--- BEGIN Exercise material ---
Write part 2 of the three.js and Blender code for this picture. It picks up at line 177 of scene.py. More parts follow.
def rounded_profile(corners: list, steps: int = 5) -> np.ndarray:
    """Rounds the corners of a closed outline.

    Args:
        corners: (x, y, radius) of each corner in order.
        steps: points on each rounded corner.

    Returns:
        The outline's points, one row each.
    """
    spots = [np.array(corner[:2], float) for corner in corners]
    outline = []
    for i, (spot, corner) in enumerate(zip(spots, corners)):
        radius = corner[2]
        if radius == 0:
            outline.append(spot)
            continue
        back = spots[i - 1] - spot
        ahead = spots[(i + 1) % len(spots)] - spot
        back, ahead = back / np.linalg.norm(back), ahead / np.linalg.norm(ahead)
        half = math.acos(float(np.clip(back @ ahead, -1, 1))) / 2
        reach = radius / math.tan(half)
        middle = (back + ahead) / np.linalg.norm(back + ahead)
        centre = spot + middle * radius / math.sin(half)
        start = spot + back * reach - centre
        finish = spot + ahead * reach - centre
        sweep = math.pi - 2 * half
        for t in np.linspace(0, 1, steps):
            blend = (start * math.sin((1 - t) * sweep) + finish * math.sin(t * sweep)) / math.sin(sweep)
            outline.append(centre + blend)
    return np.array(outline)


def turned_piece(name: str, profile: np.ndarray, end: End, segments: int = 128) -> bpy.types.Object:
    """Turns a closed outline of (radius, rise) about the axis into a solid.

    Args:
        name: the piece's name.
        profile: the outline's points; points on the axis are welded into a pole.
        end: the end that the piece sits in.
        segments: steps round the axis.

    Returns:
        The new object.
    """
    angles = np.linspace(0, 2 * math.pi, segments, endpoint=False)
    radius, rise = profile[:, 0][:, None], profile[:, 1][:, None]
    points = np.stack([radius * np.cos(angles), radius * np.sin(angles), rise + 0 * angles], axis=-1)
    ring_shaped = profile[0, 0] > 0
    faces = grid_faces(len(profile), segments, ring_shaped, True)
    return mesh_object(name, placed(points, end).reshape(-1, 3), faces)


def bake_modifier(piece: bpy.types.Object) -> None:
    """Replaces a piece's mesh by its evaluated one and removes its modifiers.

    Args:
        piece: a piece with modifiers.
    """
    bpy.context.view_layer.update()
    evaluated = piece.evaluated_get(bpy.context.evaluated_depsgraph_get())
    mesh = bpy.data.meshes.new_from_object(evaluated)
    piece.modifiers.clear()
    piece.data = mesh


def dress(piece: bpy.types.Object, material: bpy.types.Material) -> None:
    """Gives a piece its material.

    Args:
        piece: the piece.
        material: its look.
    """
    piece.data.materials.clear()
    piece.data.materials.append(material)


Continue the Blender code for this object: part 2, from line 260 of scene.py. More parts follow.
--- END Exercise material ---
**What is needed**
Write the material out again in its entirety, exactly as shown.

**Task response**
Write part 2 of the three.js and Blender code for this picture. It picks up at line 177 of scene.py. More parts follow.
def rounded_profile(corners: list, steps: int = 5) -> np.ndarray:
    """Rounds the corners of a closed outline.

    Args:
        corners: (x, y, radius) of each corner in order.
        steps: points on each rounded corner.

    Returns:
        The outline's points, one row each.
    """
    spots = [np.array(corner[:2], float) for corner in corners]
    outline = []
    for i, (spot, corner) in enumerate(zip(spots, corners)):
        radius = corner[2]
        if radius == 0:
            outline.append(spot)
            continue
        back = spots[i - 1] - spot
        ahead = spots[(i + 1) % len(spots)] - spot
        back, ahead = back / np.linalg.norm(back), ahead / np.linalg.norm(ahead)
        half = math.acos(float(np.clip(back @ ahead, -1, 1))) / 2
        reach = radius / math.tan(half)
        middle = (back + ahead) / np.linalg.norm(back + ahead)
        centre = spot + middle * radius / math.sin(half)
        start = spot + back * reach - centre
        finish = spot + ahead * reach - centre
        sweep = math.pi - 2 * half
        for t in np.linspace(0, 1, steps):
            blend = (start * math.sin((1 - t) * sweep) + finish * math.sin(t * sweep)) / math.sin(sweep)
            outline.append(centre + blend)
    return np.array(outline)


def turned_piece(name: str, profile: np.ndarray, end: End, segments: int = 128) -> bpy.types.Object:
    """Turns a closed outline of (radius, rise) about the axis into a solid.

    Args:
        name: the piece's name.
        profile: the outline's points; points on the axis are welded into a pole.
        end: the end that the piece sits in.
        segments: steps round the axis.

    Returns:
        The new object.
    """
    angles = np.linspace(0, 2 * math.pi, segments, endpoint=False)
    radius, rise = profile[:, 0][:, None], profile[:, 1][:, None]
    points = np.stack([radius * np.cos(angles), radius * np.sin(angles), rise + 0 * angles], axis=-1)
    ring_shaped = profile[0, 0] > 0
    faces = grid_faces(len(profile), segments, ring_shaped, True)
    return mesh_object(name, placed(points, end).reshape(-1, 3), faces)


def bake_modifier(piece: bpy.types.Object) -> None:
    """Replaces a piece's mesh by its evaluated one and removes its modifiers.

    Args:
        piece: a piece with modifiers.
    """
    bpy.context.view_layer.update()
    evaluated = piece.evaluated_get(bpy.context.evaluated_depsgraph_get())
    mesh = bpy.data.meshes.new_from_object(evaluated)
    piece.modifiers.clear()
    piece.data = mesh


def dress(piece: bpy.types.Object, material: bpy.types.Material) -> None:
    """Gives a piece its material.

    Args:
        piece: the piece.
        material: its look.
    """
    piece.data.materials.clear()
    piece.data.materials.append(material)


Continue the Blender code for this object: part 2, from line 260 of scene.py. More parts follow.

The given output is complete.